§ Task
Read the data and repeat all of it exactly.
━━ Supplied information ━━
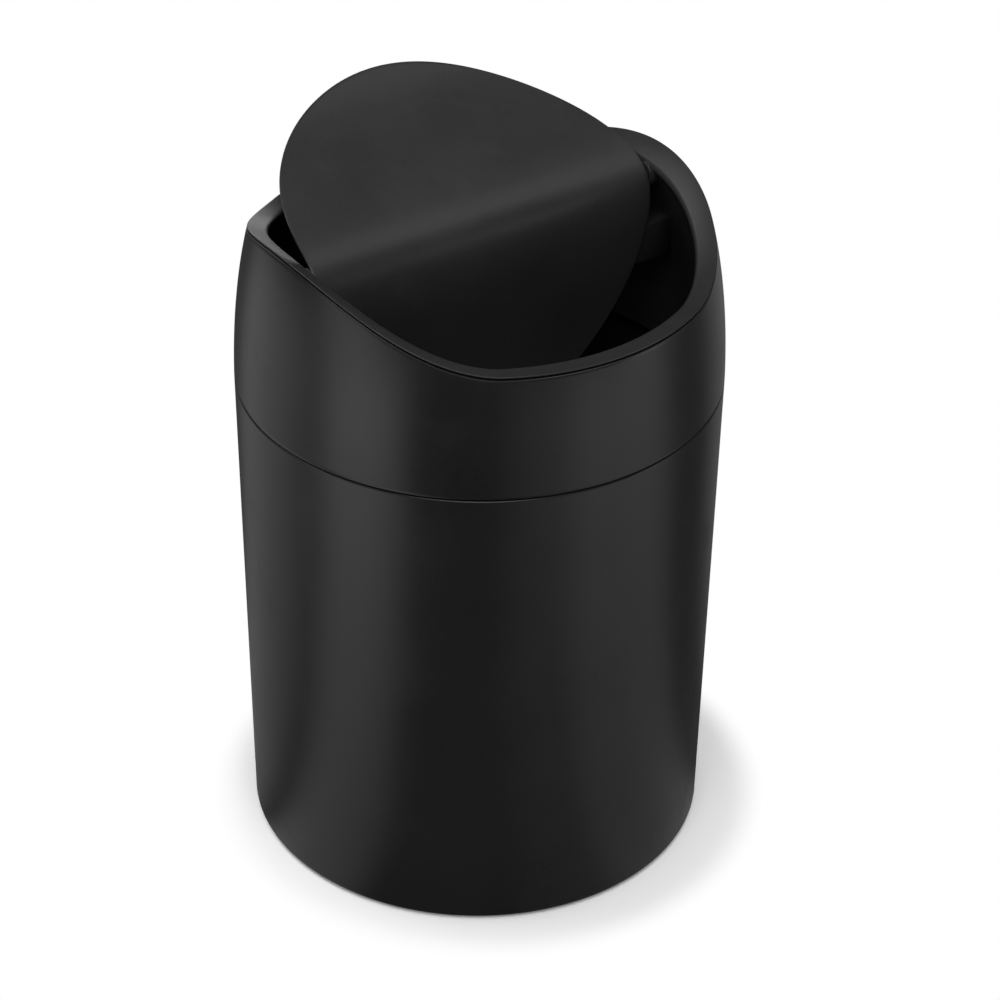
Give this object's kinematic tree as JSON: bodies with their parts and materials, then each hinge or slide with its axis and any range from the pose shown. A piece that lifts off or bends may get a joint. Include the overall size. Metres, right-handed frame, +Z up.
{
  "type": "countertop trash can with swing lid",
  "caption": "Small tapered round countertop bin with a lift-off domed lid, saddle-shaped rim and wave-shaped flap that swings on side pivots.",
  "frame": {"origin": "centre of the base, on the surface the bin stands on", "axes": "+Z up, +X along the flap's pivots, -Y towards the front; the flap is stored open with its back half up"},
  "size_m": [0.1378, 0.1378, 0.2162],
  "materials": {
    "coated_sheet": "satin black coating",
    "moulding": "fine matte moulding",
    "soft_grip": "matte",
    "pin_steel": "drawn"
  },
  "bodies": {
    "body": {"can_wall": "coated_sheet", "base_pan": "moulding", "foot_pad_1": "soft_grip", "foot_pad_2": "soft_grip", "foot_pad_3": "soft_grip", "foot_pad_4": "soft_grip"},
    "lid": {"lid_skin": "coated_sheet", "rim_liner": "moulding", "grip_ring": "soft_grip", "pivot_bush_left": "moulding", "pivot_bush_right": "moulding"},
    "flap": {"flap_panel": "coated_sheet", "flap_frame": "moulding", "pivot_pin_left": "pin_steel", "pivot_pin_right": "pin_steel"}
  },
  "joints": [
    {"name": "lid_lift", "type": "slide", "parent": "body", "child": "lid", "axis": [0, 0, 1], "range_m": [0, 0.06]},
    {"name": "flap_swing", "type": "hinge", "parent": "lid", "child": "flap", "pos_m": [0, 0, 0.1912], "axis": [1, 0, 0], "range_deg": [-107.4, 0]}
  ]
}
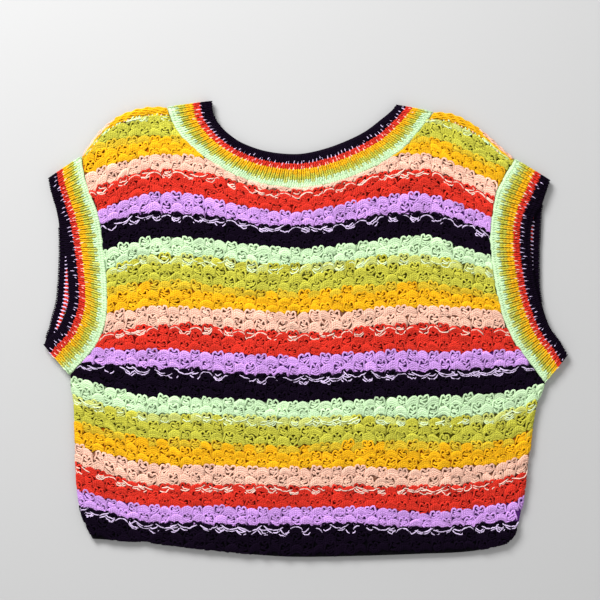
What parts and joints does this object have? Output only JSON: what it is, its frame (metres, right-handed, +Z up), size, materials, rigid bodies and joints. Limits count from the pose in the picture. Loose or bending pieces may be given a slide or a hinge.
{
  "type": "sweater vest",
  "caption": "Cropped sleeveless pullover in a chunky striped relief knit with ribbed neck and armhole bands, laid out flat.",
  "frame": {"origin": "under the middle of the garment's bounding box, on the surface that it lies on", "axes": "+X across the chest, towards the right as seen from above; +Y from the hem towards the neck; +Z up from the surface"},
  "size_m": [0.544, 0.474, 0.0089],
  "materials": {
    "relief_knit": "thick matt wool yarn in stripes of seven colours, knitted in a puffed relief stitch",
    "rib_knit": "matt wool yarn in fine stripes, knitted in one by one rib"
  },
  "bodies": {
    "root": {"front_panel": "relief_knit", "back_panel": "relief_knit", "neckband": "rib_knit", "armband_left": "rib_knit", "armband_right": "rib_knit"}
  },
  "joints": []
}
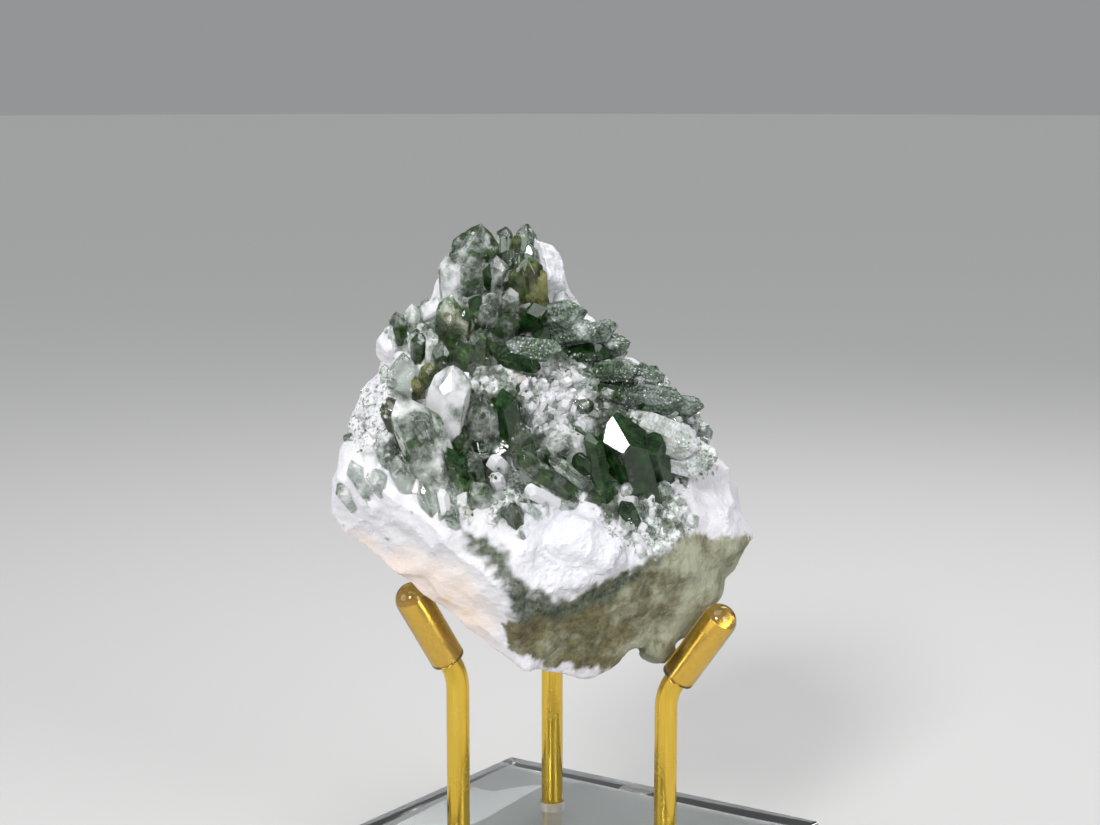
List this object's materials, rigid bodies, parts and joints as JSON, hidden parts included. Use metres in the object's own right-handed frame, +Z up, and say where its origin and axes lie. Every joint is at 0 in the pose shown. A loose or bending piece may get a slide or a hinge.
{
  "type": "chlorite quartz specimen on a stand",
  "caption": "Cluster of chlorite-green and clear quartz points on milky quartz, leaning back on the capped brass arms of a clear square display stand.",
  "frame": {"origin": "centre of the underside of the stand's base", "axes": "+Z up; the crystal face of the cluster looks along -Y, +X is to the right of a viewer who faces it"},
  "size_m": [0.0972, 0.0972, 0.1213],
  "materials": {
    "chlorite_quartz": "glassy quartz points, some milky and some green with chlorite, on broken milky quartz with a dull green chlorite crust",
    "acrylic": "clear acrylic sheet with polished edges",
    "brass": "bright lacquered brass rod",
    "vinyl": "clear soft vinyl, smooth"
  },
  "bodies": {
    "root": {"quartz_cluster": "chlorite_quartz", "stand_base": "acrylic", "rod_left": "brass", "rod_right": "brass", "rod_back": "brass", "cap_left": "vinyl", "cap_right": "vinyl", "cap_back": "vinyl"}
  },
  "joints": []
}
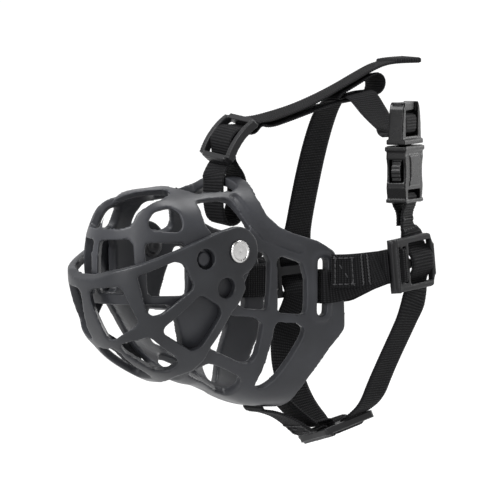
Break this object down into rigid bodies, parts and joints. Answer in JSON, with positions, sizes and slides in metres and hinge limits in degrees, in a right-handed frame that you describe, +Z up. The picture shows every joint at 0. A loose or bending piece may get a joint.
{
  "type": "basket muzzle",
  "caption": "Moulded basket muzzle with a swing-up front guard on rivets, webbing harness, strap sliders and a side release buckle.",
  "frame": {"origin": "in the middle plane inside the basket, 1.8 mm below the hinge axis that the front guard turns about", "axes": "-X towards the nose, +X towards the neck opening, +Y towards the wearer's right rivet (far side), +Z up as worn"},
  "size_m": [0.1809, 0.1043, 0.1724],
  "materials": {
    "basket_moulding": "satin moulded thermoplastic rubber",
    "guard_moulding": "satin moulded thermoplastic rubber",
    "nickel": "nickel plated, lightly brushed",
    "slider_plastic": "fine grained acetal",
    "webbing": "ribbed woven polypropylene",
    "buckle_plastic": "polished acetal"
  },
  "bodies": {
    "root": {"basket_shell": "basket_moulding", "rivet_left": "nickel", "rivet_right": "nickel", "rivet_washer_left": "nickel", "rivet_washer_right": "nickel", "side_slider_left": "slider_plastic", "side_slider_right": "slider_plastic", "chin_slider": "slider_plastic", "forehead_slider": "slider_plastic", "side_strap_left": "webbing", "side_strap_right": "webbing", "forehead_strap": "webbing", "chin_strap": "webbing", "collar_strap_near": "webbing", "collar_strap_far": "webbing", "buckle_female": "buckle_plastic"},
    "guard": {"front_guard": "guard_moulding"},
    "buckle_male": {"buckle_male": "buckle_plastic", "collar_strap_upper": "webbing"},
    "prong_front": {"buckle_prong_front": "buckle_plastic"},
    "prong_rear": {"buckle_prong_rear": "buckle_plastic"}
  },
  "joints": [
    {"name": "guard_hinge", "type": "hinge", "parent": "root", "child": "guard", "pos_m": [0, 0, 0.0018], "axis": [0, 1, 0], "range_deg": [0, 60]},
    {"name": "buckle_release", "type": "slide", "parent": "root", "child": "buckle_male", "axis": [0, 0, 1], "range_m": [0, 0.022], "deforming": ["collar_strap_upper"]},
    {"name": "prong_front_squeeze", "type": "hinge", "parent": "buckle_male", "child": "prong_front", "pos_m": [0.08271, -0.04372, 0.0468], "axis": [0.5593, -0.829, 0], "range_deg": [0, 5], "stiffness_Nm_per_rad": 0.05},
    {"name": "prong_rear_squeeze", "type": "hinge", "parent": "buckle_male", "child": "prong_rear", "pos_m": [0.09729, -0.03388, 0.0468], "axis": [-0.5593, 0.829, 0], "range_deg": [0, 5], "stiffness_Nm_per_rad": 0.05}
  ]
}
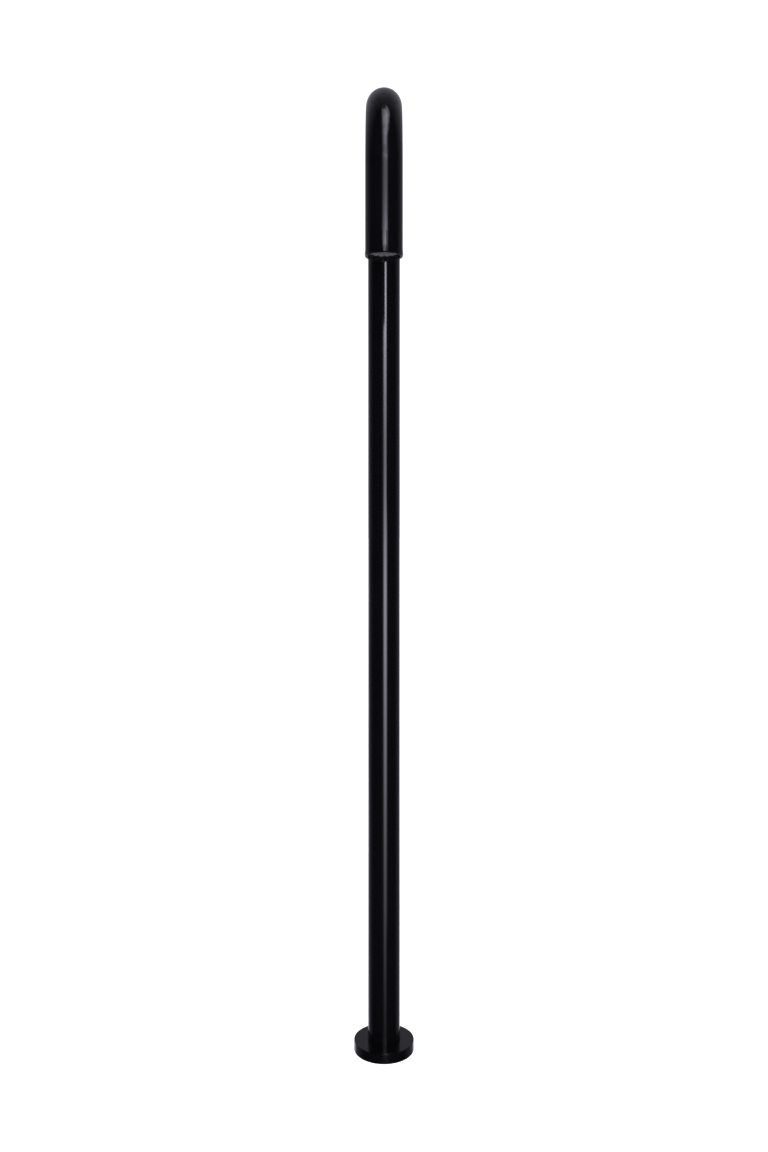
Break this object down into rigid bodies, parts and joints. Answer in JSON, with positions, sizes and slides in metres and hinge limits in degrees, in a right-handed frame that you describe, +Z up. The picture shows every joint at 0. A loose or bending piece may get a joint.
━━━
§ Exercise solution
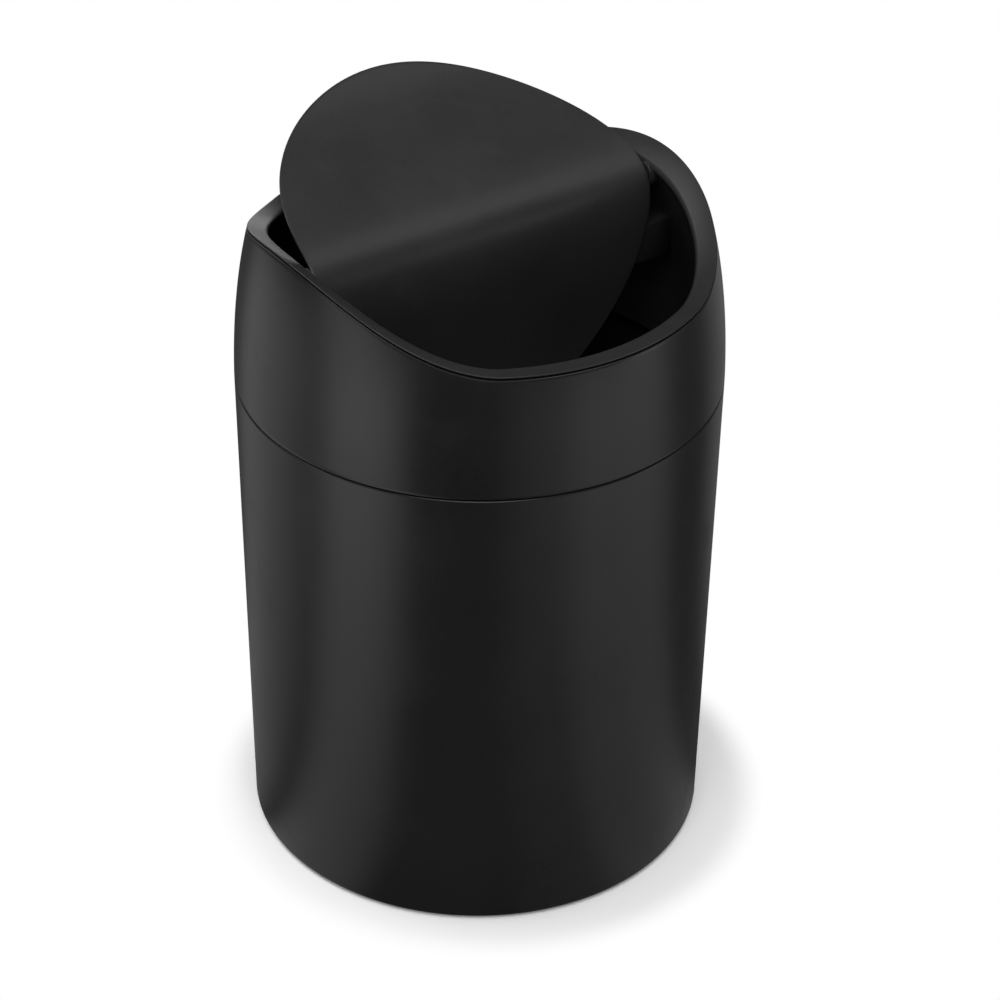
Give this object's kinematic tree as JSON: bodies with their parts and materials, then each hinge or slide with its axis and any range from the pose shown. A piece that lifts off or bends may get a joint. Include the overall size. Metres, right-handed frame, +Z up.
{
  "type": "countertop trash can with swing lid",
  "caption": "Small tapered round countertop bin with a lift-off domed lid, saddle-shaped rim and wave-shaped flap that swings on side pivots.",
  "frame": {"origin": "centre of the base, on the surface the bin stands on", "axes": "+Z up, +X along the flap's pivots, -Y towards the front; the flap is stored open with its back half up"},
  "size_m": [0.1378, 0.1378, 0.2162],
  "materials": {
    "coated_sheet": "satin black coating",
    "moulding": "fine matte moulding",
    "soft_grip": "matte",
    "pin_steel": "drawn"
  },
  "bodies": {
    "body": {"can_wall": "coated_sheet", "base_pan": "moulding", "foot_pad_1": "soft_grip", "foot_pad_2": "soft_grip", "foot_pad_3": "soft_grip", "foot_pad_4": "soft_grip"},
    "lid": {"lid_skin": "coated_sheet", "rim_liner": "moulding", "grip_ring": "soft_grip", "pivot_bush_left": "moulding", "pivot_bush_right": "moulding"},
    "flap": {"flap_panel": "coated_sheet", "flap_frame": "moulding", "pivot_pin_left": "pin_steel", "pivot_pin_right": "pin_steel"}
  },
  "joints": [
    {"name": "lid_lift", "type": "slide", "parent": "body", "child": "lid", "axis": [0, 0, 1], "range_m": [0, 0.06]},
    {"name": "flap_swing", "type": "hinge", "parent": "lid", "child": "flap", "pos_m": [0, 0, 0.1912], "axis": [1, 0, 0], "range_deg": [-107.4, 0]}
  ]
}
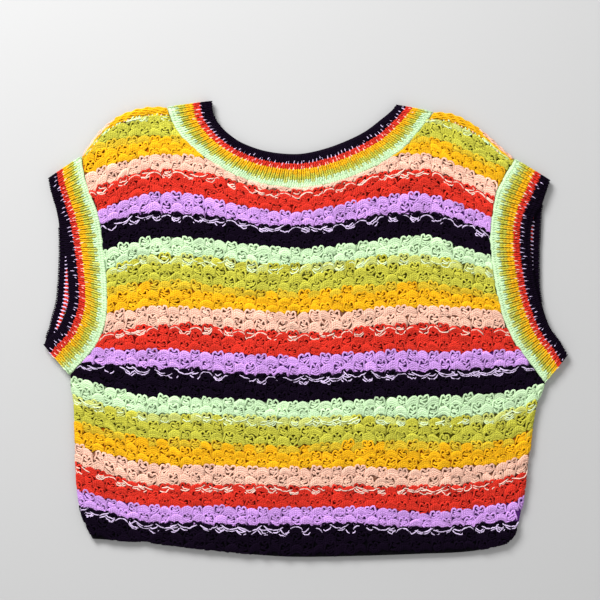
What parts and joints does this object have? Output only JSON: what it is, its frame (metres, right-handed, +Z up), size, materials, rigid bodies and joints. Limits count from the pose in the picture. Loose or bending pieces may be given a slide or a hinge.
{
  "type": "sweater vest",
  "caption": "Cropped sleeveless pullover in a chunky striped relief knit with ribbed neck and armhole bands, laid out flat.",
  "frame": {"origin": "under the middle of the garment's bounding box, on the surface that it lies on", "axes": "+X across the chest, towards the right as seen from above; +Y from the hem towards the neck; +Z up from the surface"},
  "size_m": [0.544, 0.474, 0.0089],
  "materials": {
    "relief_knit": "thick matt wool yarn in stripes of seven colours, knitted in a puffed relief stitch",
    "rib_knit": "matt wool yarn in fine stripes, knitted in one by one rib"
  },
  "bodies": {
    "root": {"front_panel": "relief_knit", "back_panel": "relief_knit", "neckband": "rib_knit", "armband_left": "rib_knit", "armband_right": "rib_knit"}
  },
  "joints": []
}
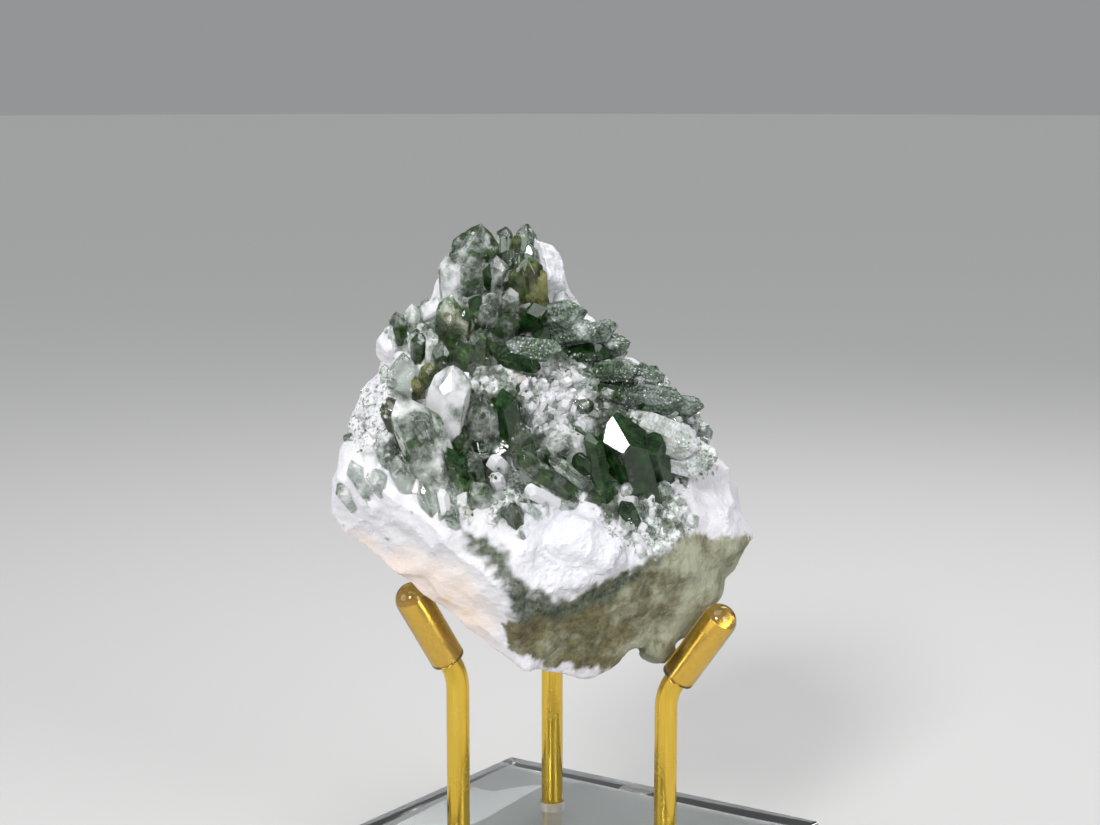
List this object's materials, rigid bodies, parts and joints as JSON, hidden parts included. Use metres in the object's own right-handed frame, +Z up, and say where its origin and axes lie. Every joint is at 0 in the pose shown. A loose or bending piece may get a slide or a hinge.
{
  "type": "chlorite quartz specimen on a stand",
  "caption": "Cluster of chlorite-green and clear quartz points on milky quartz, leaning back on the capped brass arms of a clear square display stand.",
  "frame": {"origin": "centre of the underside of the stand's base", "axes": "+Z up; the crystal face of the cluster looks along -Y, +X is to the right of a viewer who faces it"},
  "size_m": [0.0972, 0.0972, 0.1213],
  "materials": {
    "chlorite_quartz": "glassy quartz points, some milky and some green with chlorite, on broken milky quartz with a dull green chlorite crust",
    "acrylic": "clear acrylic sheet with polished edges",
    "brass": "bright lacquered brass rod",
    "vinyl": "clear soft vinyl, smooth"
  },
  "bodies": {
    "root": {"quartz_cluster": "chlorite_quartz", "stand_base": "acrylic", "rod_left": "brass", "rod_right": "brass", "rod_back": "brass", "cap_left": "vinyl", "cap_right": "vinyl", "cap_back": "vinyl"}
  },
  "joints": []
}
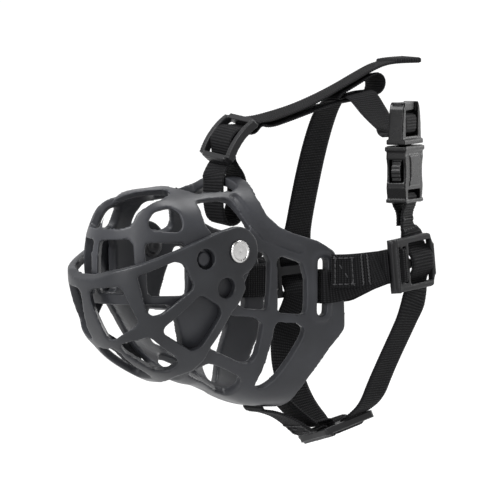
Break this object down into rigid bodies, parts and joints. Answer in JSON, with positions, sizes and slides in metres and hinge limits in degrees, in a right-handed frame that you describe, +Z up. The picture shows every joint at 0. A loose or bending piece may get a joint.
{
  "type": "basket muzzle",
  "caption": "Moulded basket muzzle with a swing-up front guard on rivets, webbing harness, strap sliders and a side release buckle.",
  "frame": {"origin": "in the middle plane inside the basket, 1.8 mm below the hinge axis that the front guard turns about", "axes": "-X towards the nose, +X towards the neck opening, +Y towards the wearer's right rivet (far side), +Z up as worn"},
  "size_m": [0.1809, 0.1043, 0.1724],
  "materials": {
    "basket_moulding": "satin moulded thermoplastic rubber",
    "guard_moulding": "satin moulded thermoplastic rubber",
    "nickel": "nickel plated, lightly brushed",
    "slider_plastic": "fine grained acetal",
    "webbing": "ribbed woven polypropylene",
    "buckle_plastic": "polished acetal"
  },
  "bodies": {
    "root": {"basket_shell": "basket_moulding", "rivet_left": "nickel", "rivet_right": "nickel", "rivet_washer_left": "nickel", "rivet_washer_right": "nickel", "side_slider_left": "slider_plastic", "side_slider_right": "slider_plastic", "chin_slider": "slider_plastic", "forehead_slider": "slider_plastic", "side_strap_left": "webbing", "side_strap_right": "webbing", "forehead_strap": "webbing", "chin_strap": "webbing", "collar_strap_near": "webbing", "collar_strap_far": "webbing", "buckle_female": "buckle_plastic"},
    "guard": {"front_guard": "guard_moulding"},
    "buckle_male": {"buckle_male": "buckle_plastic", "collar_strap_upper": "webbing"},
    "prong_front": {"buckle_prong_front": "buckle_plastic"},
    "prong_rear": {"buckle_prong_rear": "buckle_plastic"}
  },
  "joints": [
    {"name": "guard_hinge", "type": "hinge", "parent": "root", "child": "guard", "pos_m": [0, 0, 0.0018], "axis": [0, 1, 0], "range_deg": [0, 60]},
    {"name": "buckle_release", "type": "slide", "parent": "root", "child": "buckle_male", "axis": [0, 0, 1], "range_m": [0, 0.022], "deforming": ["collar_strap_upper"]},
    {"name": "prong_front_squeeze", "type": "hinge", "parent": "buckle_male", "child": "prong_front", "pos_m": [0.08271, -0.04372, 0.0468], "axis": [0.5593, -0.829, 0], "range_deg": [0, 5], "stiffness_Nm_per_rad": 0.05},
    {"name": "prong_rear_squeeze", "type": "hinge", "parent": "buckle_male", "child": "prong_rear", "pos_m": [0.09729, -0.03388, 0.0468], "axis": [-0.5593, 0.829, 0], "range_deg": [0, 5], "stiffness_Nm_per_rad": 0.05}
  ]
}
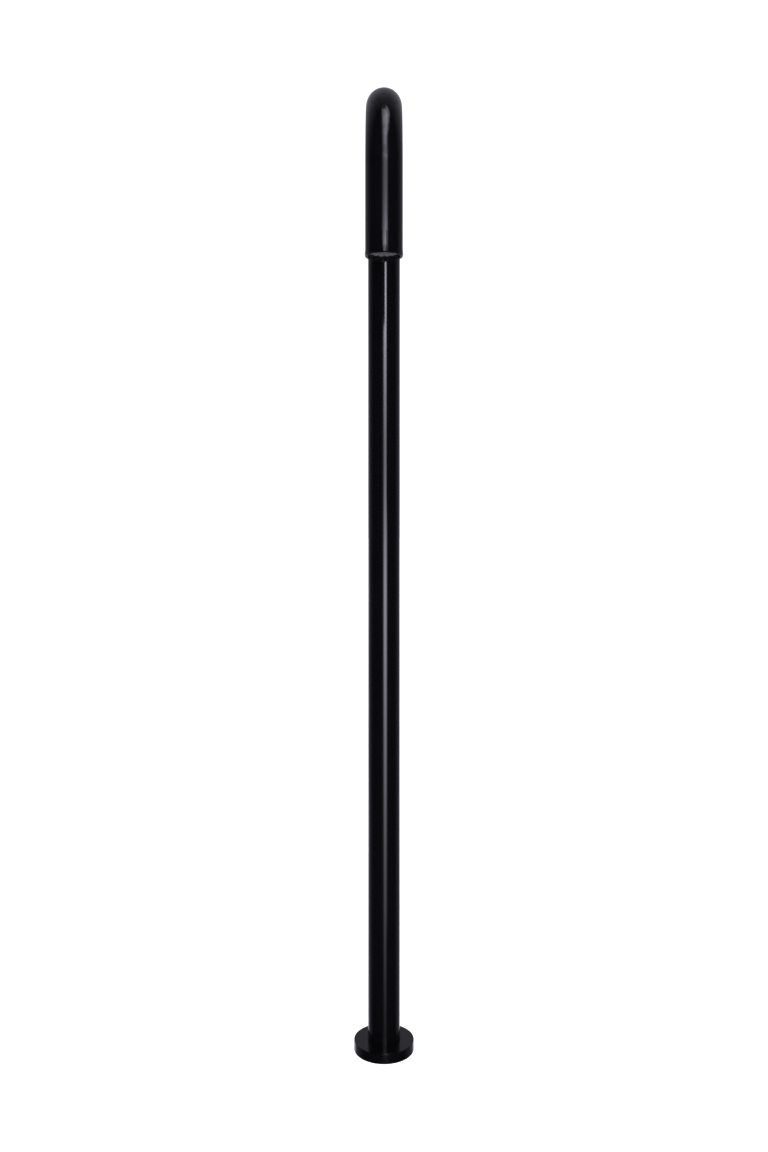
Break this object down into rigid bodies, parts and joints. Answer in JSON, with positions, sizes and slides in metres and hinge limits in degrees, in a right-handed frame that you describe, +Z up. The picture shows every joint at 0. A loose or bending piece may get a joint.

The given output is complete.